O jornal Echo Macaense, que publicava um Sumário em chinês no qual Sun Yatsen colaborou, a 19-12-1893 referia: .
Como Sun era formado em Hong Kong e segundo as leis portuguesas ninguém podia em Macau exercer legitimamente medicina sem possuir um diploma português, teve de abdicar da prática dessa profissão.

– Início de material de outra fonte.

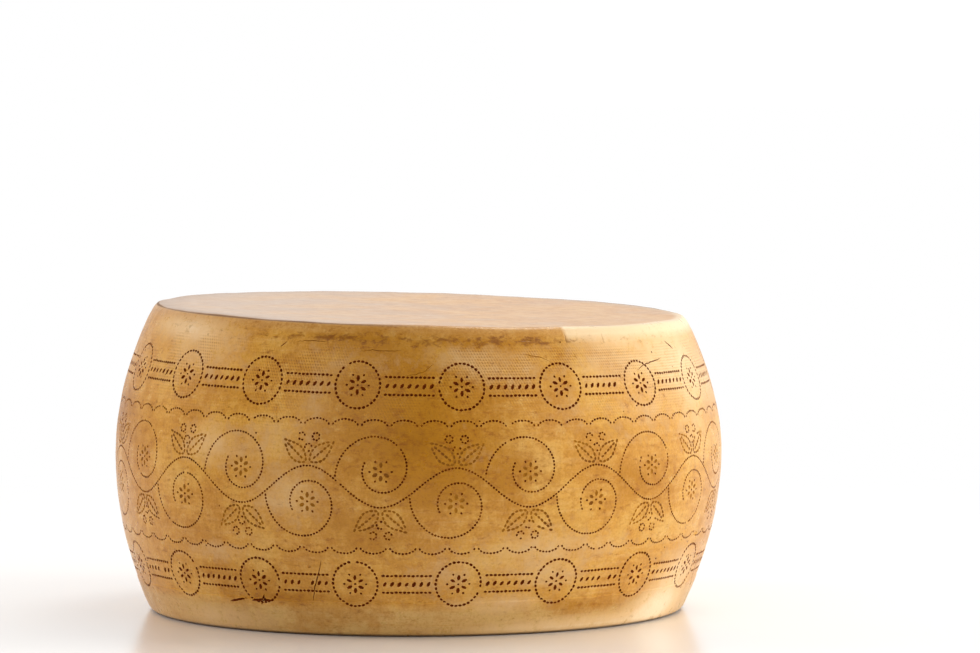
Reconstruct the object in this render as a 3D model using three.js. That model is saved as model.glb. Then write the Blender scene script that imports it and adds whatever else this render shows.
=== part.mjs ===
// A whole wheel of grana cheese, resting on its lower face: a drum with bulging sides, rounded at
// foot and shoulder, whose upper face is shallowly dished and falls towards +X.
// Millimetres, +Z up. The origin is the middle of the lower face and the front looks towards -Y.

import * as THREE from 'three';
import { mergeVertices } from 'three/addons/utils/BufferGeometryUtils.js';

// Driving dimensions of the wheel.
const BELLY_RADIUS = 220; // half the diameter, where the side is widest
const BELLY_HEIGHT = 112; // height of that widest ring above the lower face
const HEIGHT = 218; // lower face to the shoulder, before the upper face slants
const FOOT_INSET = 27; // how much narrower than the belly the side is at the lower face
const SHOULDER_INSET = 27.5; // the same at the upper face
const SIDE_POWER = 1.9; // roundness of the bulge: 2 is a parabola, 1 a straight cone
const FOOT_ROUND = 4.5; // round between the lower face and the side
const SHOULDER_ROUND = 5; // height of the round between the side and the upper face
const SHOULDER_BEVEL = 3; // how far in from the side that round ends on the upper face
const DISH_DEPTH = 2.5; // how far the middle of the upper face sinks under its rim
const SLANT_DEG = 1.55; // fall of the upper face towards +X
const SLANT_POWER = 2; // the slant fades out with this power of the height
const LEAN = 3.4; // how far the upper face has moved towards +X over the lower one
const SAG = 1.1; // how far the side swells or flattens round the wheel

// How finely the curves are cut into facets.
const SECTORS = 96;
const SIDE_STEPS = 20;
const ROUND_STEPS = 4;
const DISH_STEPS = 5;

// Radius of the side at a height, without rounds.
function sideRadius(height) {
  const isUpper = height > BELLY_HEIGHT;
  const reach = isUpper ? HEIGHT - BELLY_HEIGHT : BELLY_HEIGHT;
  const inset = isUpper ? SHOULDER_INSET : FOOT_INSET;
  return BELLY_RADIUS - inset * (Math.abs(height - BELLY_HEIGHT) / reach) ** SIDE_POWER;
}

// Point of the side at a height.
function sidePoint(height) {
  return new THREE.Vector2(sideRadius(height), height);
}

// Half section of the wheel, from the axis at the bottom round to the axis at the top.
function halfSection() {
  const sideTop = HEIGHT - SHOULDER_ROUND;
  const faceEdge = new THREE.Vector2(sideRadius(0) - FOOT_ROUND, 0);
  const rimEdge = new THREE.Vector2(sideRadius(HEIGHT) - SHOULDER_BEVEL, HEIGHT);
  const dishMiddle = new THREE.Vector2(0, HEIGHT - DISH_DEPTH);
  const dishPull = new THREE.Vector2(rimEdge.x / 2, HEIGHT - DISH_DEPTH);

  const foot = new THREE.QuadraticBezierCurve(faceEdge, sidePoint(0), sidePoint(FOOT_ROUND));
  const shoulder = new THREE.QuadraticBezierCurve(sidePoint(sideTop), sidePoint(HEIGHT), rimEdge);
  const dish = new THREE.QuadraticBezierCurve(rimEdge, dishPull, dishMiddle);

  const points = [new THREE.Vector2(0, 0), ...foot.getPoints(ROUND_STEPS)];
  for (let step = 1; step < SIDE_STEPS; step += 1) {
    points.push(sidePoint(THREE.MathUtils.lerp(FOOT_ROUND, sideTop, step / SIDE_STEPS)));
  }
  points.push(...shoulder.getPoints(ROUND_STEPS));
  points.push(...dish.getPoints(DISH_STEPS).slice(1));
  return points;
}

// Slow waves round the wheel, from -1 to 1, so that it is as little true as a pressed cheese is.
function waves(angle) {
  return (Math.sin(2 * angle + 0.6) + 0.7 * Math.sin(3 * angle + 2.1) + 0.4 * Math.sin(5 * angle)) / 2.1;
}

// Moves one point of the turned drum to where the settled cheese has it.
function settle(point) {
  const radius = Math.hypot(point.x, point.y);
  const share = point.z / HEIGHT;
  if (radius > 0) {
    const angle = Math.atan2(point.y, point.x);
    const swell = 1 + (SAG * waves(angle + share)) / BELLY_RADIUS;
    point.x *= swell;
    point.y *= swell;
  }
  point.z -= point.x * Math.tan(THREE.MathUtils.degToRad(SLANT_DEG)) * share ** SLANT_POWER;
  point.x += LEAN * (share - 0.5);
  return point;
}

// The wheel's skin: the section turned about +Z, settled, and centred over the origin.
function wheelGeometry() {
  const turned = new THREE.LatheGeometry(halfSection(), SECTORS);
  turned.rotateX(Math.PI / 2);
  turned.deleteAttribute('normal');
  turned.deleteAttribute('uv');
  const skin = mergeVertices(turned, 1e-3);

  const position = skin.getAttribute('position');
  const point = new THREE.Vector3();
  for (let i = 0; i < position.count; i += 1) {
    point.fromBufferAttribute(position, i);
    settle(point);
    position.setXYZ(i, point.x, point.y, point.z);
  }

  skin.computeBoundingBox();
  const middle = skin.boundingBox.getCenter(new THREE.Vector3());
  skin.translate(-middle.x, -middle.y, 0);
  skin.computeVertexNormals();
  return skin;
}

const rind = new THREE.MeshStandardMaterial({ color: 0xc8964f, roughness: 0.5, metalness: 0 });

const cheeseWheel = new THREE.Mesh(wheelGeometry(), rind);
cheeseWheel.name = 'cheese_wheel';

const cheese = new THREE.Group();
cheese.add(cheeseWheel);

export default cheese;
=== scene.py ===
"""A whole wheel of grana cheese on a white studio table.

The wheel is one closed mesh: a drum that is extruded ring by ring, settled into the frame's uneven
form, and then pricked, dented and cracked by cutters, as a mould's pins, handling and the cellar's dry
air do it. Its ornament is a plain one of rings, ropes, daisies and a leafy vine.
Lengths are in metres. The wheel's front looks towards -Y, and angles round it are counted from there.
"""

import math
import random

import bpy
import numpy as np
from mathutils import Matrix, Vector
from mathutils.bvhtree import BVHTree


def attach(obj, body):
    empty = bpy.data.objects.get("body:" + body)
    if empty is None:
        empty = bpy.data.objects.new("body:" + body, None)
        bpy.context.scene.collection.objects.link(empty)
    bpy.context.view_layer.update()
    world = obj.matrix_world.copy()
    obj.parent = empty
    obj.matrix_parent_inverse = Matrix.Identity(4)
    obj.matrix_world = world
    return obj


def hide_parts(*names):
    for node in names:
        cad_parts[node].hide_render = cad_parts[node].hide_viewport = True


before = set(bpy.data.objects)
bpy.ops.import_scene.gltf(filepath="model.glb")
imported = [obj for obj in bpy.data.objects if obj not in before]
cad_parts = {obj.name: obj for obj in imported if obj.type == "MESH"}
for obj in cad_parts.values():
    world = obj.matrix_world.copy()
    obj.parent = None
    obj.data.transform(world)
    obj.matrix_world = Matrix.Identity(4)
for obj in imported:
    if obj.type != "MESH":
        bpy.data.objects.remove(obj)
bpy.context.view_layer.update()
bpy.ops.object.select_all(action="DESELECT")

MM = 0.001
chance = random.Random(8)

# The wheel's form, as the frame has it.
BELLY_RADIUS = 220 * MM
BELLY_HEIGHT = 112 * MM
WHEEL_HEIGHT = 218 * MM
FOOT_INSET = 27 * MM
SHOULDER_INSET = 27.5 * MM
SIDE_POWER = 1.9
FOOT_ROUND = 4.5 * MM
SHOULDER_ROUND = 4 * MM
SHOULDER_BEVEL = 2.2 * MM
DISH_DEPTH = 2.5 * MM
SLANT = math.radians(1.55)
SLANT_POWER = 2
LEAN = 3.4 * MM
SAG = 1.1 * MM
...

O Hospital Kiang Wu deixou de prestar assistência médica de carácter ocidental até 1935, quando foi contratado como médico licenciado o doutor Or Lun (Ke Lin, 1900-1991), que nesse mesmo ano obteve a permissão de efectuar cirurgias. Estudara na Universidade Zhongshan de Guangzhou e aí leccionou, atingindo o grau de Professor. Mais tarde passou por Xiamen onde criou um hospital e depois abriu uma farmácia em Hong Kong. Com a função de vir tratar o capitão Ye Ting (herói de Guerra chinês) veio para Macau e um ano mais tarde, em 1936 começou a trabalhar gratuitamente como professor na Escola de Enfermagem e médico no hospital. Em 1940 tornou-se membro da farmácia do Hospital Kiang Wu, conselheiro sobre assuntos de Medicina Ocidental e responsável pelo trabalho da Escola de Enfermagem. Em 1943 tornou-se Director da Escola, superintendente do Hospital e Vice-Presidente da Associação do Hospital Kiang Wu.

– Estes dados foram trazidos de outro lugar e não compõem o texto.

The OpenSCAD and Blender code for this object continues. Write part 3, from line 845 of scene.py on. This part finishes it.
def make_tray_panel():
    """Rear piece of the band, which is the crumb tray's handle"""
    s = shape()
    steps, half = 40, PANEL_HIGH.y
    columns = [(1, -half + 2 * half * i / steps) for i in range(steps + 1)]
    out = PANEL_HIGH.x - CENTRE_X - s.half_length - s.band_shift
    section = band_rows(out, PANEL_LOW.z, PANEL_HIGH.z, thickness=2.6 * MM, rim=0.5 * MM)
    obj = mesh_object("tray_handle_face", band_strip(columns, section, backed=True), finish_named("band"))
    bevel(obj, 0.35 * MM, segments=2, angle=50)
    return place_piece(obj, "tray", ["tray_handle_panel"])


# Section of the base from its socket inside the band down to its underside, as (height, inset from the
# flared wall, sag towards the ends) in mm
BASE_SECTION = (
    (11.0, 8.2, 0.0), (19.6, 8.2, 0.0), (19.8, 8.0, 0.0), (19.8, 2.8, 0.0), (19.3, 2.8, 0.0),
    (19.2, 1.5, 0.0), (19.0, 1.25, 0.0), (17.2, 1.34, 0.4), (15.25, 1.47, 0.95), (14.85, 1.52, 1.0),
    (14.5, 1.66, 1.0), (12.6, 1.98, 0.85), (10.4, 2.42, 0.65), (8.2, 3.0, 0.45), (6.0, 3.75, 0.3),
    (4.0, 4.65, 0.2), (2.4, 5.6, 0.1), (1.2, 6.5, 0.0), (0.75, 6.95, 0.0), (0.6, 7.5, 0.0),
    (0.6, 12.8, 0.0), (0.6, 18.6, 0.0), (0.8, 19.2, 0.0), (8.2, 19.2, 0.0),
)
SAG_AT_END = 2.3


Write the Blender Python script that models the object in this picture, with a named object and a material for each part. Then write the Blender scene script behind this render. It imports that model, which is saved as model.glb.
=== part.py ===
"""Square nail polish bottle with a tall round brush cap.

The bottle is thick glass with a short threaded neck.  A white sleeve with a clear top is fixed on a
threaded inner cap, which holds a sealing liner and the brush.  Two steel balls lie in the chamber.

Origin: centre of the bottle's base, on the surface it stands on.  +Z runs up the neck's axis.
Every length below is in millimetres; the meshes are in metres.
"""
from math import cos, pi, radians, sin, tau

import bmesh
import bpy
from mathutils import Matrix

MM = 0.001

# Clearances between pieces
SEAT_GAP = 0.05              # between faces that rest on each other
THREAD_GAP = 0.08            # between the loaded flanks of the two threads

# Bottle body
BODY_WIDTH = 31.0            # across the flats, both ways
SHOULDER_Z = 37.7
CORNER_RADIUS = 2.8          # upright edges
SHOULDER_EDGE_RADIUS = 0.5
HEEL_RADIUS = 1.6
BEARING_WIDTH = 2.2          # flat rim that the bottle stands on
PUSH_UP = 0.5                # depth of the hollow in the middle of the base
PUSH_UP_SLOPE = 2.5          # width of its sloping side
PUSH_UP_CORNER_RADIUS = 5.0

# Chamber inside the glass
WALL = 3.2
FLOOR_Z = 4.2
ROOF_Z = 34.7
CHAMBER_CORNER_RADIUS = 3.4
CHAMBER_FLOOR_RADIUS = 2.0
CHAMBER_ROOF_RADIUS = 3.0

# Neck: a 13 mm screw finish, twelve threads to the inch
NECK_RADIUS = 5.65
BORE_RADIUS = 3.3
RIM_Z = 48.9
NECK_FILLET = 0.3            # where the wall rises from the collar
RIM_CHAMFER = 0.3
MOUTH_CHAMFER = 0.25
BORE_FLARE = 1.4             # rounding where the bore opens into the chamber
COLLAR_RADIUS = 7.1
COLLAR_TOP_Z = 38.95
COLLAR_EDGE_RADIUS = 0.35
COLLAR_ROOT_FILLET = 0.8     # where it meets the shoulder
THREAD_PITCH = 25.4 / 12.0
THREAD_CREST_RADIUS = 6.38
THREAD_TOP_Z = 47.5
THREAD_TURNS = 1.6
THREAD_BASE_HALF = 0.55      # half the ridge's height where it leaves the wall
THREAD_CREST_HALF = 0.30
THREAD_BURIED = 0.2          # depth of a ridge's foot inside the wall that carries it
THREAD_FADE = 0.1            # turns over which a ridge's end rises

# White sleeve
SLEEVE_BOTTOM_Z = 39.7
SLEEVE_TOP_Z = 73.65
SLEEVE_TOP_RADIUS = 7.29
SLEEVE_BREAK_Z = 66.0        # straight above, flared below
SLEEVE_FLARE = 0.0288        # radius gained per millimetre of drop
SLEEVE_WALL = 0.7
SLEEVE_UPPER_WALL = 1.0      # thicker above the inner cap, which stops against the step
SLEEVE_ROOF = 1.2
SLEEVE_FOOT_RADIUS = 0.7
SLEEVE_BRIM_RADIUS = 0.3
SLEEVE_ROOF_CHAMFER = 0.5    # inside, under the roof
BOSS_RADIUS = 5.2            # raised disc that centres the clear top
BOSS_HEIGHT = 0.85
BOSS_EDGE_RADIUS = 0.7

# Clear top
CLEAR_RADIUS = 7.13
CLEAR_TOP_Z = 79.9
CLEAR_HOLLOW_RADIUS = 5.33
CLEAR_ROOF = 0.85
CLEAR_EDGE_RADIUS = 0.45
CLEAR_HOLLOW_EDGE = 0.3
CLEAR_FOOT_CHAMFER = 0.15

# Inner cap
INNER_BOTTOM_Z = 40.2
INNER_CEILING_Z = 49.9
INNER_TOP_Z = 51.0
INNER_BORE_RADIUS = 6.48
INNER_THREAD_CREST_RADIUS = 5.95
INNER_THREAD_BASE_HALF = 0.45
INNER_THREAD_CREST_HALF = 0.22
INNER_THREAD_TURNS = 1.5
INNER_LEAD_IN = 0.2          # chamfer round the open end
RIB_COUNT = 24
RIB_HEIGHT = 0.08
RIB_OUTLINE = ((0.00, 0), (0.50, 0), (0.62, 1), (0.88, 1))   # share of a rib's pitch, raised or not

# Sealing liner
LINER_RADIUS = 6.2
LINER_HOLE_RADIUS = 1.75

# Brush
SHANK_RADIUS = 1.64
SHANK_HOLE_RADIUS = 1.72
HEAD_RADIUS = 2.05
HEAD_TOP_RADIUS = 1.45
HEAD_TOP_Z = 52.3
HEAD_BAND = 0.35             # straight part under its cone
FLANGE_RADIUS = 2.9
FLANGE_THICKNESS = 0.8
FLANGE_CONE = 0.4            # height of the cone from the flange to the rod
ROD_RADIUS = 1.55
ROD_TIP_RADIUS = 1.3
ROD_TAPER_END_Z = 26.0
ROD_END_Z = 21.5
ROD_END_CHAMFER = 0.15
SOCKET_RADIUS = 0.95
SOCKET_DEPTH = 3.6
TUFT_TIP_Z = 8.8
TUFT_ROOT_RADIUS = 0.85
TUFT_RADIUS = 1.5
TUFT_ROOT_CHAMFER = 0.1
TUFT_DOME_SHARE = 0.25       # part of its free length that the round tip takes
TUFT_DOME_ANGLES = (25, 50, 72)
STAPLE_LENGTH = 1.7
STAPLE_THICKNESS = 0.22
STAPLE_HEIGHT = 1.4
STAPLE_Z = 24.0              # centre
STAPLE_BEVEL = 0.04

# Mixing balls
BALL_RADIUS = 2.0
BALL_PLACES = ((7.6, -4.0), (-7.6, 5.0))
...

Durante o período da Guerra do Pacífico, o Hospital em 1943 acomodou 74.590 doentes e providenciou gratuitamente tratamentos a 89.238. Acolheu e ajudou com tratamentos médicos mais de dois mil refugiados de Hong Kong e em 1945 esses serviços gratuitos cresceram em número chegando a mais de cem mil.

Em 1941, a Associação fundou um asilo para crianças abandonadas, que só em dois anos acomodou e educou mais de 380 crianças refugiadas, tendo fechado em 1946, com o fim da Guerra do Pacífico.

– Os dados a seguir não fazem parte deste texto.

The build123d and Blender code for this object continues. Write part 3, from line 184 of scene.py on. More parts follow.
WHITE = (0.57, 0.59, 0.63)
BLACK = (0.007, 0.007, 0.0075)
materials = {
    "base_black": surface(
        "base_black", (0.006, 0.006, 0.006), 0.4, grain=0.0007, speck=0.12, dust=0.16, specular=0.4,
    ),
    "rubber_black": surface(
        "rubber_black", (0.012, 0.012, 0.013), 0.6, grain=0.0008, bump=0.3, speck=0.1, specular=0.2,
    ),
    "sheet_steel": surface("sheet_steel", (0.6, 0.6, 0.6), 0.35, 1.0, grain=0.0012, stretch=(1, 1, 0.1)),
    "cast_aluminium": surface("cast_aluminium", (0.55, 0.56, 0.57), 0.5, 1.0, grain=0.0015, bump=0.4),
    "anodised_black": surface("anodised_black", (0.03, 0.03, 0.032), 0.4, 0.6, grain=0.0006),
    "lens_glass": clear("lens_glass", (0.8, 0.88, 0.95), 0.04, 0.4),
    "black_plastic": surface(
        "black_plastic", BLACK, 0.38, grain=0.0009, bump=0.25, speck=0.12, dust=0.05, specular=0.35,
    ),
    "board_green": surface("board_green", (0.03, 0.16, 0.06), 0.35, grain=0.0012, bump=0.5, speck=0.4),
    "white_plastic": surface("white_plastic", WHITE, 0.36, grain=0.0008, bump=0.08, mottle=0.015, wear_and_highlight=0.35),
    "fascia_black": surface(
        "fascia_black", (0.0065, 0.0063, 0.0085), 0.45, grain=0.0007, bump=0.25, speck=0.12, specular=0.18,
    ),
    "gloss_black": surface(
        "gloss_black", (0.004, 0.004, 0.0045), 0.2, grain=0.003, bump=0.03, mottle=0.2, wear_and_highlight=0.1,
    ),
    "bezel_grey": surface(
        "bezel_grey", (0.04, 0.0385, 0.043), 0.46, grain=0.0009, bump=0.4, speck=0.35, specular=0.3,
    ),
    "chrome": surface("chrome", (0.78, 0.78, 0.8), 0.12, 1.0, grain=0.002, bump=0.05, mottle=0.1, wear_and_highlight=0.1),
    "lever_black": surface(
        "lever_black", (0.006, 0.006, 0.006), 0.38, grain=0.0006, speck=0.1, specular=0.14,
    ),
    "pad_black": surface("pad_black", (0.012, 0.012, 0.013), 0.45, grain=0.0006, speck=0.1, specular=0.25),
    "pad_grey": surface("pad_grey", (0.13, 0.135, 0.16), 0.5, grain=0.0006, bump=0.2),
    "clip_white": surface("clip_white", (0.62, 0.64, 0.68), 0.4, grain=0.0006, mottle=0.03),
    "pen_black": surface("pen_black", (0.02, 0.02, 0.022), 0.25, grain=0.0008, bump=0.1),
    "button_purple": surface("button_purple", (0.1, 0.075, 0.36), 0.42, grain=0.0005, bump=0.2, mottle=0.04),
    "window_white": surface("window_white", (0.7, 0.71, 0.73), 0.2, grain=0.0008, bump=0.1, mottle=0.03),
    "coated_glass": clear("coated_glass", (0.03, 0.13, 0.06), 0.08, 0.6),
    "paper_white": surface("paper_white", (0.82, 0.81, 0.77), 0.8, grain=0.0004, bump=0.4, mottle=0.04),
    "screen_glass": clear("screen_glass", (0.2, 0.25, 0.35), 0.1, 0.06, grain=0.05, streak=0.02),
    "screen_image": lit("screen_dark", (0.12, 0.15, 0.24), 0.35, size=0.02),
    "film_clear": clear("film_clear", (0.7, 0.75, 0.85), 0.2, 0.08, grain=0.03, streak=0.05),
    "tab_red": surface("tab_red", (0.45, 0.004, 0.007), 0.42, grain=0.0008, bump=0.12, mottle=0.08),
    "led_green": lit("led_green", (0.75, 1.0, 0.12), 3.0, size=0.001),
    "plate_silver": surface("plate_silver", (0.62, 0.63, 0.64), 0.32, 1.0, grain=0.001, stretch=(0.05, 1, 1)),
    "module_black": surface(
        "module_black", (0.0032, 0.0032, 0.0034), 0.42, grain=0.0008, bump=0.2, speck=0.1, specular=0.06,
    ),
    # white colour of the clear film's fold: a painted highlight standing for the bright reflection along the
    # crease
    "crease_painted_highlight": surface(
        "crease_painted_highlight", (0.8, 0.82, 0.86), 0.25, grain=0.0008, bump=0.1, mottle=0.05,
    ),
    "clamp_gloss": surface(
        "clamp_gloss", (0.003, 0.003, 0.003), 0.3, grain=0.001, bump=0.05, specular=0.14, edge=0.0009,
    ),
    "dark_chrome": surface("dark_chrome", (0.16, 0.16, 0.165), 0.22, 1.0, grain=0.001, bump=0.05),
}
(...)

Em 1941, no Hospital deixou-se de praticar Medicina Tradicional Chinesa e só nos finais dos anos 70 do século XX, esta regressou, providenciando actualmente tantos serviços de Medicina Ocidental como da Tradicional.

A sala de operações cirúrgicas, que se pretendeu construir em 1941, só a 20 de Maio de 1945 passou a existir devido às dificuldades nesse período. Em 1946, o Dr. Or Lun como superintendente do Hospital aperfeiçoou a instituição e começou a ensinar e a empreender as regras sanitárias e de saúde pública, conseguindo bons resultados para debelar a cólera, equipando o hospital com novos meios para melhorar as condições.

Em 1979 ascendeu a Presidente Honorário do Directório dos Directores, devido aos 38 anos como Director do Hospital, tendo voluntariamente durante 55 anos ajudado a Associação de Beneficência do Hospital Kiang Wu. Foi uma das figuras com maior prestígio de Macau, tanto a nível social, como político e sobretudo profissional.